## The task
Show every line that has the string "this" in it.

## Input records
=-=-=
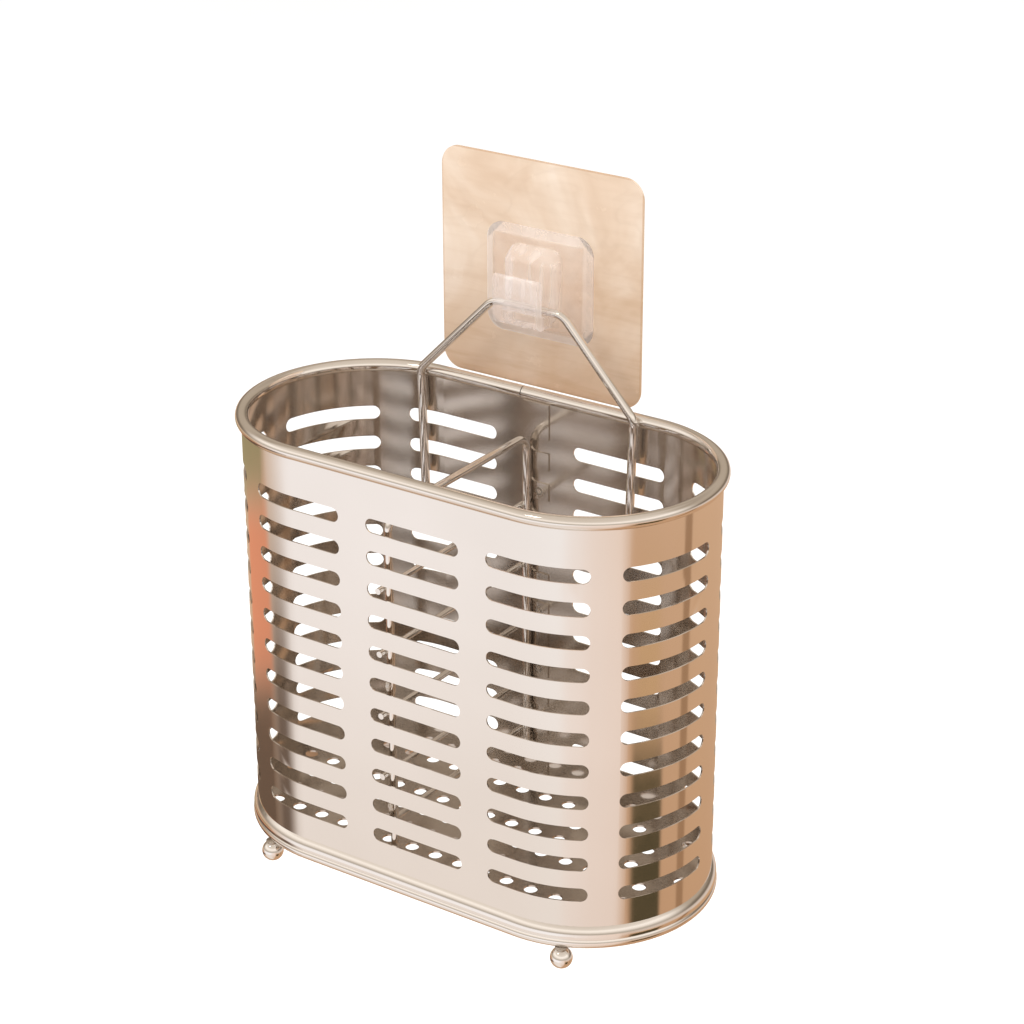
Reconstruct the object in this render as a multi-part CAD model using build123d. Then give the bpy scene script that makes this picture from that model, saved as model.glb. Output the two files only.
=-=-=
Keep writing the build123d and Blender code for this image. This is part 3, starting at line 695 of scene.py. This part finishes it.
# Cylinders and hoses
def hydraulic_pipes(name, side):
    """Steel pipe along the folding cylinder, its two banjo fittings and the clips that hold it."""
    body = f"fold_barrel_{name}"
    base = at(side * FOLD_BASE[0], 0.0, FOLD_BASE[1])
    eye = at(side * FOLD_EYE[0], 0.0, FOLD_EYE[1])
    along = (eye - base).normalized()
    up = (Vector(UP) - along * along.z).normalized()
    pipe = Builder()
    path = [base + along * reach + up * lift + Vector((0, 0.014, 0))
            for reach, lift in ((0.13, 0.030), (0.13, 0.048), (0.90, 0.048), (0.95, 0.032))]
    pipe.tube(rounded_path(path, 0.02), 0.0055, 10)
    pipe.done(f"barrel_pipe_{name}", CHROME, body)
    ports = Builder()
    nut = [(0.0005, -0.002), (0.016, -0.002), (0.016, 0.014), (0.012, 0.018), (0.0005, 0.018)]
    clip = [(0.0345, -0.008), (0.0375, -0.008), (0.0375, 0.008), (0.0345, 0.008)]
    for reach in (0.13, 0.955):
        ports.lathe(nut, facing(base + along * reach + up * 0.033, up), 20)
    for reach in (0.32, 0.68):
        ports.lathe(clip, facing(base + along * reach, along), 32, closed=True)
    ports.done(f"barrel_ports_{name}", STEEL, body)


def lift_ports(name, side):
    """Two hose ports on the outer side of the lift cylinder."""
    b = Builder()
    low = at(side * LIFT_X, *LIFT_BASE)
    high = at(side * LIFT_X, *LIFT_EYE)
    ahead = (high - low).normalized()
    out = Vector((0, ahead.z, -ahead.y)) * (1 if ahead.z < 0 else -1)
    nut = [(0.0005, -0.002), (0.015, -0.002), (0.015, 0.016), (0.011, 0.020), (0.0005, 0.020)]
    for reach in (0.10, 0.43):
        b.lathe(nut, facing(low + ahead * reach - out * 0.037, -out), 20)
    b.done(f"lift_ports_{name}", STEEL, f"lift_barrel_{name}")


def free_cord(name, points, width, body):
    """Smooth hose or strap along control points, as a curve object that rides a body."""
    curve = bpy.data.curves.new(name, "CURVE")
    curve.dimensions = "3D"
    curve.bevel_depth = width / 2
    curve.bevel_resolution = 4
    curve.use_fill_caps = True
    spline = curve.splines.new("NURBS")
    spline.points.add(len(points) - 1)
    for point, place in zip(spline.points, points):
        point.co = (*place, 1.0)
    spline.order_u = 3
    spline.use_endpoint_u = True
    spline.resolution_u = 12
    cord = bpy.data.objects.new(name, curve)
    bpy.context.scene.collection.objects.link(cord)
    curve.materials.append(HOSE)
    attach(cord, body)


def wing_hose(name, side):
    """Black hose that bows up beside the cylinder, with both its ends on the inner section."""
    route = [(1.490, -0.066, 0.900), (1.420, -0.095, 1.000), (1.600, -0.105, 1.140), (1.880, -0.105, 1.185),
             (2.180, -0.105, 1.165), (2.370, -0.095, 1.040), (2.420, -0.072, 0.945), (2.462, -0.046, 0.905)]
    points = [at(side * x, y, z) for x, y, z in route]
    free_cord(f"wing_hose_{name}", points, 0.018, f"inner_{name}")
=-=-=
## Task answer
Reconstruct the object in this render as a multi-part CAD model using build123d. Then give the bpy scene script that makes this picture from that model, saved as model.glb. Output the two files only.
Keep writing the build123d and Blender code for this image. This is part 3, starting at line 695 of scene.py. This part finishes it.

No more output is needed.